Member of the Chamber of Deputies
- In office 15 May 1961 – 15 May 1969
- Constituency: 17th Departmental District

Personal details
- Born: 25 January 1915 Oficina Savona, Antofagasta Region, Chile
- Died: 8 February 2007 (aged 92) Santiago, Chile
- Party: Communist Party
- Spouse: Elisa Sepúlveda
- Children: 3
- Profession: Worker

= Galvarino Melo =

Chilean worker and politician

Galvarino Melo Páez (Antofagasta, 25 January 1915 – Santiago, 8 February 2007) was a Chilean worker, trade unionist and politician, member of the Communist Party of Chile. He served as deputy of the Republic for two consecutive terms between 1961 and 1969.

== Biography ==
Melo was born on 25 January 1915 in the salitrera office of Savona, Antofagasta Region, the son of Domingo Melo Henríquez and Rosa Elena Páez. He married Elisa Sepúlveda and was the father of three children: Rosa Elisa, Tania Verónica and Galvarino Iván.
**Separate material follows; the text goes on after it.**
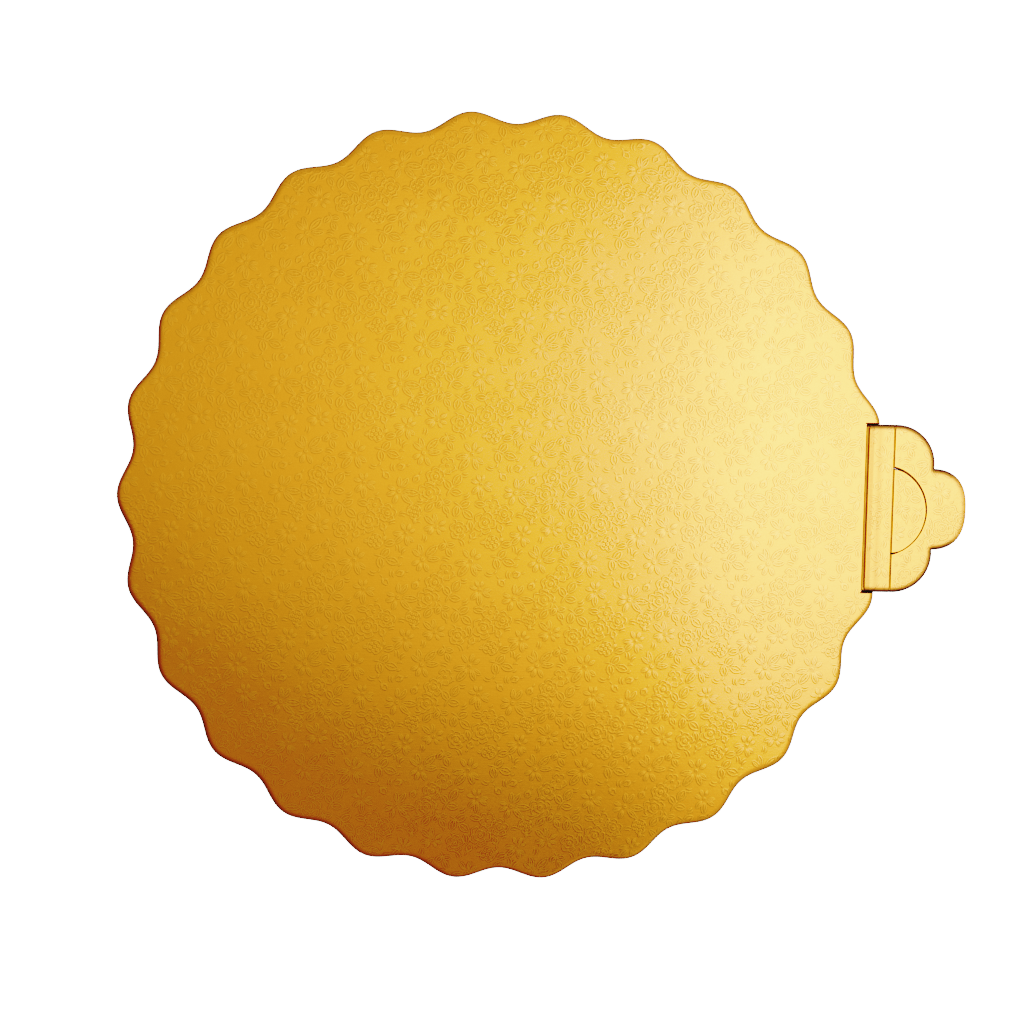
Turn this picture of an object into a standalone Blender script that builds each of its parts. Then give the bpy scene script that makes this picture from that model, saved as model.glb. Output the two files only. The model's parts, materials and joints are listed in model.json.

He studied at several international schools in the north of Chile, and took turning courses, practicing this trade in the Humberstone salitrera offices between 1927 and 1931, and later in Chacabuco and Bella Vista in 1937.

He began his political activity through labor and sports organizations, first as a sports leader in football and cycling clubs, later serving as treasurer of the “Cemento Melón” union in La Calera.

He joined the Communist Party of Chile, being elected regidor in 1941 and re-elected in 1944 and 1947. In parallel, he was appointed secretary of the Federación Minera in 1946.

Melo became one of the most remembered communist leaders in the Coal Zone. He arrived there during the repression of 1947, a consequence of the so-called “Ley Maldita” promoted by president Gabriel González Videla. As secretary of the Federación Minera de Chile, he worked hand in hand with union leaders to improve the working and living conditions of miners. He actively supported them during the 96-day strike of 1960, organizing among other measures the relocation of miners’ children to other cities.

In the 1961 elections, he was elected deputy for the 17th Departmental District of Concepción, Tomé, Talcahuano, Yumbel and Coronel, for the 1961–1965 term. He was re-elected in 1965 for the 1965–1969 term. He served on the Permanent Commissions on Medical-Social Assistance and Hygiene, and on Mining and Industry.

On 23 November 1970, president Salvador Allende appointed him director of the Servicio de Seguro Social, institution whose functions today are assumed by the Instituto de Previsión Social.

Melo died in Santiago on 8 February 2007. His speeches remained remembered in the Coal Zone, including one delivered in Lota in 1988.